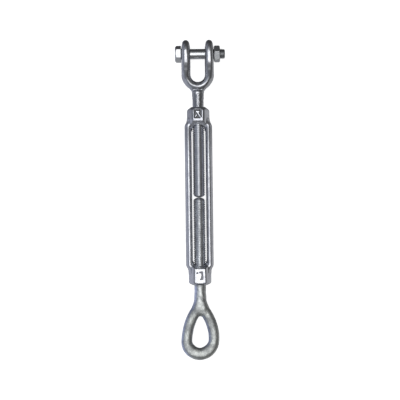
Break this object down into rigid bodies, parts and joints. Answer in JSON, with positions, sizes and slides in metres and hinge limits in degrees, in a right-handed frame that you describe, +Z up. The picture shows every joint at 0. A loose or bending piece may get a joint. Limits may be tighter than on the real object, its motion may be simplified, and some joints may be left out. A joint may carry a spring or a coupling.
{
  "type": "jaw and eye rigging turnbuckle",
  "caption": "Open-body forged turnbuckle with hexagonal ends: a jaw with a bolt and nut at one end and a teardrop eye at the other, shown screwed right in.",
  "frame": {"origin": "bottom centre of the bounding box, with the turnbuckle lying on the round edges of its jaw ears and its screw axis level", "axes": "+Y along the screw axis towards the jaw, +X along the jaw bolt towards its nut, +Z up out of the surface it lies on"},
  "size_m": [0.0542, 0.3419, 0.0286],
  "materials": {
    "body_zinc": "hot-dip galvanised forging, satin",
    "fitting_zinc": "hot-dip galvanised forging, mottled satin",
    "thread_zinc": "galvanised screw thread",
    "bolt_zinc": "bright galvanised bolt",
    "nut_zinc": "matt galvanised nut"
  },
  "bodies": {
    "turnbuckle_body": {"turnbuckle_body": "body_zinc"},
    "jaw_thread": {"jaw_threaded_shank": "thread_zinc"},
    "jaw_end": {"jaw_fork": "fitting_zinc"},
    "jaw_bolt": {"jaw_bolt": "bolt_zinc"},
    "jaw_nut": {"jaw_nut": "nut_zinc"},
    "eye_thread": {"eye_threaded_shank": "thread_zinc"},
    "eye_end": {"eye_loop": "fitting_zinc"}
  },
  "joints": [
    {"name": "jaw_travel", "type": "slide", "parent": "turnbuckle_body", "child": "jaw_thread", "axis": [0, 1, 0], "range_m": [0, 0.0762]},
    {"name": "jaw_turn", "type": "hinge", "parent": "jaw_thread", "child": "jaw_end", "pos_m": [-0.00265, 0.1027, 0.0143], "axis": [0, 1, 0], "range_deg": [0, 14040]},
    {"name": "eye_travel", "type": "slide", "parent": "turnbuckle_body", "child": "eye_thread", "axis": [0, -1, 0], "range_m": [0, 0.0762]},
    {"name": "eye_turn", "type": "hinge", "parent": "eye_thread", "child": "eye_end", "pos_m": [-0.00265, -0.094, 0.0143], "axis": [0, 1, 0], "range_deg": [0, 14040]},
    {"name": "bolt_turn", "type": "hinge", "parent": "jaw_end", "child": "jaw_bolt", "pos_m": [-0.00265, 0.15585, 0.0143], "axis": [1, 0, 0], "continuous": true},
    {"name": "nut_off", "type": "slide", "parent": "jaw_bolt", "child": "jaw_nut", "axis": [1, 0, 0], "range_m": [0, 0.012]}
  ],
  "couplings": [
    {"joint": "jaw_travel", "follows": "jaw_turn", "m_per_rad": 0.00031096},
    {"joint": "eye_turn", "follows": "jaw_turn", "ratio": 1},
    {"joint": "eye_travel", "follows": "jaw_turn", "m_per_rad": 0.00031096}
  ]
}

=-=-=

Set exercise
Write the data from above out again, exactly.

Result for this task
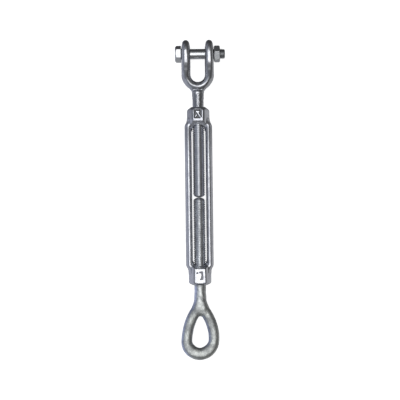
Break this object down into rigid bodies, parts and joints. Answer in JSON, with positions, sizes and slides in metres and hinge limits in degrees, in a right-handed frame that you describe, +Z up. The picture shows every joint at 0. A loose or bending piece may get a joint. Limits may be tighter than on the real object, its motion may be simplified, and some joints may be left out. A joint may carry a spring or a coupling.
{
  "type": "jaw and eye rigging turnbuckle",
  "caption": "Open-body forged turnbuckle with hexagonal ends: a jaw with a bolt and nut at one end and a teardrop eye at the other, shown screwed right in.",
  "frame": {"origin": "bottom centre of the bounding box, with the turnbuckle lying on the round edges of its jaw ears and its screw axis level", "axes": "+Y along the screw axis towards the jaw, +X along the jaw bolt towards its nut, +Z up out of the surface it lies on"},
  "size_m": [0.0542, 0.3419, 0.0286],
  "materials": {
    "body_zinc": "hot-dip galvanised forging, satin",
    "fitting_zinc": "hot-dip galvanised forging, mottled satin",
    "thread_zinc": "galvanised screw thread",
    "bolt_zinc": "bright galvanised bolt",
    "nut_zinc": "matt galvanised nut"
  },
  "bodies": {
    "turnbuckle_body": {"turnbuckle_body": "body_zinc"},
    "jaw_thread": {"jaw_threaded_shank": "thread_zinc"},
    "jaw_end": {"jaw_fork": "fitting_zinc"},
    "jaw_bolt": {"jaw_bolt": "bolt_zinc"},
    "jaw_nut": {"jaw_nut": "nut_zinc"},
    "eye_thread": {"eye_threaded_shank": "thread_zinc"},
    "eye_end": {"eye_loop": "fitting_zinc"}
  },
  "joints": [
    {"name": "jaw_travel", "type": "slide", "parent": "turnbuckle_body", "child": "jaw_thread", "axis": [0, 1, 0], "range_m": [0, 0.0762]},
    {"name": "jaw_turn", "type": "hinge", "parent": "jaw_thread", "child": "jaw_end", "pos_m": [-0.00265, 0.1027, 0.0143], "axis": [0, 1, 0], "range_deg": [0, 14040]},
    {"name": "eye_travel", "type": "slide", "parent": "turnbuckle_body", "child": "eye_thread", "axis": [0, -1, 0], "range_m": [0, 0.0762]},
    {"name": "eye_turn", "type": "hinge", "parent": "eye_thread", "child": "eye_end", "pos_m": [-0.00265, -0.094, 0.0143], "axis": [0, 1, 0], "range_deg": [0, 14040]},
    {"name": "bolt_turn", "type": "hinge", "parent": "jaw_end", "child": "jaw_bolt", "pos_m": [-0.00265, 0.15585, 0.0143], "axis": [1, 0, 0], "continuous": true},
    {"name": "nut_off", "type": "slide", "parent": "jaw_bolt", "child": "jaw_nut", "axis": [1, 0, 0], "range_m": [0, 0.012]}
  ],
  "couplings": [
    {"joint": "jaw_travel", "follows": "jaw_turn", "m_per_rad": 0.00031096},
    {"joint": "eye_turn", "follows": "jaw_turn", "ratio": 1},
    {"joint": "eye_travel", "follows": "jaw_turn", "m_per_rad": 0.00031096}
  ]
}